**PROBLEM STATEMENT**
Give back an exact copy of the lines from the start of the material through the line bearing "from itertools import chain". Include both ends and nothing else.

**GIVEN MATERIAL**

........

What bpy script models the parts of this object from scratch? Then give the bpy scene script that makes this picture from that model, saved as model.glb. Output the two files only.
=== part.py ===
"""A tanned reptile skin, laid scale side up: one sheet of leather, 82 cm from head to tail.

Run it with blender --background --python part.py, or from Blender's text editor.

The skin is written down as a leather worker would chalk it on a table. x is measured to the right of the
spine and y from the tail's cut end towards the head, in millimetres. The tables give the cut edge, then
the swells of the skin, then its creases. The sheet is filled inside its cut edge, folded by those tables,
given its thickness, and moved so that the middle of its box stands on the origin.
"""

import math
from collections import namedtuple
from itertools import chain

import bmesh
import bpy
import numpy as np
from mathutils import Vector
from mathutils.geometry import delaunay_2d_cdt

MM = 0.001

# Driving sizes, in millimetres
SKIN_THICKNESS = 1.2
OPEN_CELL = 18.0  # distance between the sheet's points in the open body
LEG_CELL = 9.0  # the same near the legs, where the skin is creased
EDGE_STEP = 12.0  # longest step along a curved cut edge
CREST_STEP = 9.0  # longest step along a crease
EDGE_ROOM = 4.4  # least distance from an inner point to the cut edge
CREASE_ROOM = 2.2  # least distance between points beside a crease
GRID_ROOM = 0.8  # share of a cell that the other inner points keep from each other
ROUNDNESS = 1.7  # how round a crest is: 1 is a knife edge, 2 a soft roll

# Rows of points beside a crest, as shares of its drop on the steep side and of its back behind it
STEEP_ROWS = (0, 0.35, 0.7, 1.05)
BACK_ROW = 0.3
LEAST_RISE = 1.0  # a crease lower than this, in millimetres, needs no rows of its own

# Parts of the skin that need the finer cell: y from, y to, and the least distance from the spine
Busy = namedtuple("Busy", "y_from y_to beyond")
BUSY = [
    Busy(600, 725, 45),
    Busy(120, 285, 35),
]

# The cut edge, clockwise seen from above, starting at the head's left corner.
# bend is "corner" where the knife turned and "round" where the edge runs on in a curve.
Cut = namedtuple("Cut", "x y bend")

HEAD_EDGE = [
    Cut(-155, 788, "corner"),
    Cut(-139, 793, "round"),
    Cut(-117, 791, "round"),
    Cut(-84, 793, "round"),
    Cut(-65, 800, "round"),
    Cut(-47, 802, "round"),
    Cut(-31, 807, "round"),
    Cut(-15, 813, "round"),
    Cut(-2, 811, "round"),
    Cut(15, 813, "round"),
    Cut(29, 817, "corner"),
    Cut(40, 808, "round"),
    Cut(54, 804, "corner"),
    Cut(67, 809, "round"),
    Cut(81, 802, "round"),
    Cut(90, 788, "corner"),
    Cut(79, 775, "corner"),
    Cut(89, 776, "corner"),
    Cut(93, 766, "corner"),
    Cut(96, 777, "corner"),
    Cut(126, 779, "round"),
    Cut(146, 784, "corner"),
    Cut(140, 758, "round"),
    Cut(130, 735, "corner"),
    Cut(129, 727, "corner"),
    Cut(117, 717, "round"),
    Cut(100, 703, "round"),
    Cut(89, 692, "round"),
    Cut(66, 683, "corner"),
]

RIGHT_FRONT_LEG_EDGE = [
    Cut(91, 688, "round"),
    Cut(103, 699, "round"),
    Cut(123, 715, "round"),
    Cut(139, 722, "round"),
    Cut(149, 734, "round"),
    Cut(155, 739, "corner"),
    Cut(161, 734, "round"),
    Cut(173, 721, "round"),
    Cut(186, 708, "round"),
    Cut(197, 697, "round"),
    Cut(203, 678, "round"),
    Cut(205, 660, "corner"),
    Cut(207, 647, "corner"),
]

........

**WRITTEN SOLUTION**
What bpy script models the parts of this object from scratch? Then give the bpy scene script that makes this picture from that model, saved as model.glb. Output the two files only.
=== part.py ===
"""A tanned reptile skin, laid scale side up: one sheet of leather, 82 cm from head to tail.

Run it with blender --background --python part.py, or from Blender's text editor.

The skin is written down as a leather worker would chalk it on a table. x is measured to the right of the
spine and y from the tail's cut end towards the head, in millimetres. The tables give the cut edge, then
the swells of the skin, then its creases. The sheet is filled inside its cut edge, folded by those tables,
given its thickness, and moved so that the middle of its box stands on the origin.
"""

import math
from collections import namedtuple
from itertools import chain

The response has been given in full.